Bass’ terminology is a defense of painting, and an attempt to get around formalism (problem-solving) from the inside. “On the surface of it, the art object seems like the most overrated phenomenon possible, but the ‘hook-up’ with other artists through the formalized residue of a visual process is an incredible experience.” I asked him if—since one of the more common paeans to painting is its supposed “timelessness” (i.e., the most efficient but sophisticated way of making stationary images)—he doesn’t paint rectangles because they look “timeless” (profound). True, but they’re also open containers, “that can be filled with anything.” Bass fills them up with a painting substance made from the slag-iron residue of an industrial process and a binder. Hoping to exorcise the “pictorial” (French, paint-ed, floating) space, he screens it on in layered rectangles. The result is a surface articulated by an “X-ray” unit (a physical opacity revealing a succession of pictorial rectangles), which functions as a kind of quarry. Lately, he uses colored ink soluble in metallic ground. Where the canvas is still raw, or open, the ink sinks into the surface and leaves the metallic powder on top; where it’s already sealed or painted, the ink floats over the powder and the area is comparatively highly colored. Thus, the whole painting becomes an instant, but complicated, history of rectangle application—units derived from the simple structure of a painting (relentlessly “normal” stretched canvases)—weaving, crossing, connecting, overlapping, and, in the end, simply covering.
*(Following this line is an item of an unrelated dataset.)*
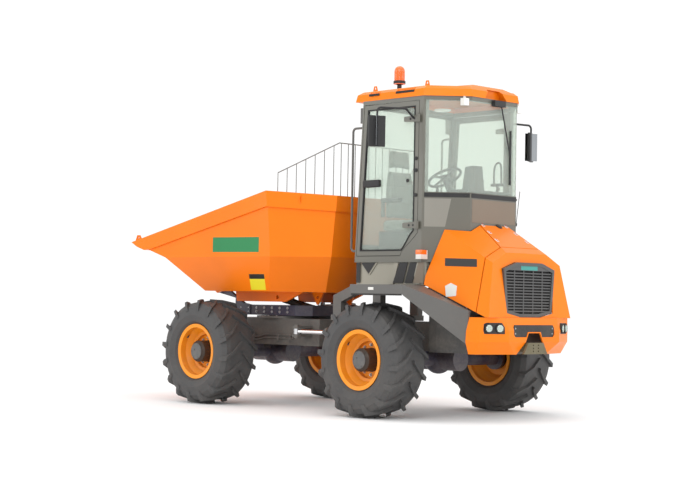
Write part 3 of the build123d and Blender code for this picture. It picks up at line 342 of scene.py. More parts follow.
def rim_finish(name, axle_x):
    made = coated(name, (0.97, 0.32, 0.008), rough=0.4, shine=0.1, dust=0.22, chips=0.35, specular=0.25)
    tree = made.node_tree
    surface = tree.nodes["Principled BSDF"]
    painted = surface.inputs["Base Color"].links[0].from_socket
    hub = ramp_of(tree, distance_in(made, axle_x), hub_radius - 0.0005, hub_radius + 0.0005, 1.0, 0.0)
    tree.links.new(mix_colour(tree, hub, painted, (0.05, 0.038, 0.03)), surface.inputs["Base Color"])
    return made


def tyre_finish(name, axle_x):
    made = coated(name, (0.06, 0.06, 0.061), rough=0.62, dust=0.42, earth=(0.2, 0.18, 0.16), grain=0.8,
                  **unpainted)
    tree = made.node_tree
    surface = tree.nodes["Principled BSDF"]
    bump = surface.inputs["Normal"].links[0].from_node
    distance = distance_in(made, axle_x)
    wave = math_node(tree, "SINE", times(tree, distance, 700))
    band = times(tree, ramp_of(tree, distance, 0.33, 0.335), ramp_of(tree, distance, 0.41, 0.405))
    height = plus(tree, bump.inputs["Height"].links[0].from_socket, times(tree, wave, band))
    tree.links.new(height, bump.inputs["Height"])
    bump.inputs["Strength"].default_value = 0.4
    return made


rims = {end: rim_finish("rim_orange_" + end, x) for end, x in axle_places.items()}
tyres = {end: tyre_finish("tyre_rubber_" + end, x) for end, x in axle_places.items()}
print("wheel finishes", sorted(m.name for m in (*rims.values(), *tyres.values())))


# %% [markdown]
# ## Glass and cloth
# The cab's panes are pale green safety glass: full transmission, a little colour, and
# hardly any roughness. The seat is woven cloth, drawn by two crossed waves. The waves
# stand in object coordinates, so the weave stays the same size over the whole seat.

# %% Clear and woven finishes
glass = bpy.data.materials.new("pale_green_glass")
glass.use_nodes = True
tree = glass.node_tree
pane = tree.nodes["Principled BSDF"]
pane.inputs["Transmission Weight"].default_value = 0.8
pane.inputs["IOR"].default_value = 1.02
pane.inputs["Metallic"].default_value = 0.0
film = tree.nodes.new("ShaderNodeGroup")
film.node_tree = weather
film.inputs["Dust"].default_value = 0.12
dust = film.outputs["Dust"]
tree.links.new(mix_colour(tree, dust, (0.86, 0.93, 0.87), (0.7, 0.72, 0.68)), pane.inputs["Base Color"])
tree.links.new(ramp_of(tree, dust, 0, 1, 0.0, 0.3), pane.inputs["Roughness"])

cloth = coated("seat_cloth", (0.27, 0.3, 0.27), rough=0.85, dust=0.15, variation=0.75, **unpainted)
tree = cloth.node_tree
where = tree.nodes.new("ShaderNodeTexCoord")
threads = []
for direction in ("X", "Y"):
    wave = tree.nodes.new("ShaderNodeTexWave")
    wave.bands_direction = direction
    wave.inputs["Scale"].default_value = 210
    tree.links.new(where.outputs["Object"], wave.inputs["Vector"])
    threads.append(wave.outputs["Fac"])
weave = math_node(tree, "MAXIMUM", *threads)
bump = tree.nodes["Principled BSDF"].inputs["Normal"].links[0].from_node
tree.links.new(weave, bump.inputs["Height"])
bump.inputs["Strength"].default_value = 0.5
tree.nodes["Principled BSDF"].inputs["Sheen Weight"].default_value = 0.4
print("glass and cloth ready")


# %% [markdown]
# ## Paint the CAD solids
# Each CAD node keeps its mesh. Only the material in its slots is changed here, from one
# list that says which finish each family of nodes has.

# %% Give every node its finish
coats = (
    (hood_orange, "hood_strip left_wing right_wing cowl bumper roof"),
    (moulded_black, "tail_panel tail_lamps left_mirror right_mirror seat_base console steering_wheel wiper"),
    (frame_grey, "front_frame rear_frame grab_rails tip_barrel left_steer_barrel right_steer_barrel"),
    (cab_grey, "cab_frame left_door right_door"),
    (glass, "cab_glass left_door_glass right_door_glass"),
    (axle_blue, "swivel_frame front_axle rear_axle"),
    (chrome, "tip_rod left_steer_rod right_steer_rod"),
    (skip_orange, "skip"), (guard_grey, "skip_guard"), (band_grey, "fenders"), (tank_grey, "side_tanks"),
    (grille_grey, "grille"), (hitch_olive, "hitch_plate"), (panel_beige, "cab_base"),
    (cloth, "seat_cushions"), (amber_lens, "beacon"), (blank_white, "work_lamps"),
    (engine_iron, "engine_block"),
)
finishes = {name: coat for coat, names in coats for name in names.split()}
for end in ("front", "rear"):
    for side, _ in flanks:
        finishes[f"{end}_{side}_tyre"] = tyres[end]
        finishes[f"{end}_{side}_rim"] = rims[end]
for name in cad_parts:
    solid = bpy.data.objects[name]
    if not solid.material_slots:
        solid.data.materials.append(finishes[name])
    for slot in solid.material_slots:
        slot.material = finishes[name]
print(len(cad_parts), "nodes painted")


# %% [markdown]
# ## Tools for small metal pieces
# Bolts, plates, tubes and rings come up everywhere. Each is a short helper round a
# bmesh operator: a cone for a bar or a hexagon head, a spin for a ring, an extruded and
# bevelled face for a plate. A finished piece is made from one bmesh, with its place in
# its mesh, its normals outward, and it rides on the body that carries it.

# %% Helpers for new pieces
up, rearward = (0, 0, 1), (-1, 0, 0)


def at(x, y, z):
    """A place given in the CAD's own X, moved to the row frame."""
    return Vector((x - middle_x, y, z))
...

Is that enough? Well, to point out “quality” in a set of art objects nominally no different from thousands like it (abstract painting of other abstract painters—bigger, smaller, tougher, more exotic, more colorful, more technically innovative) is, in fact, to defend the quality hierarchy itself—a task surely harder than defending the specific pictures. Bass’ pictures are austere, subtle, economical, and knowledgeable, but, in their openness, they admit to the slipperiness of the whole problem of the worth of “straight” abstract painting. “Painting is more than about problem-solving, or how to exist vis-à-vis a particular art community like New York or L. A. You just have to keep at it, and hope to get lucky enough to expand the experience.” And hope that the art world can accept another rectangle painter.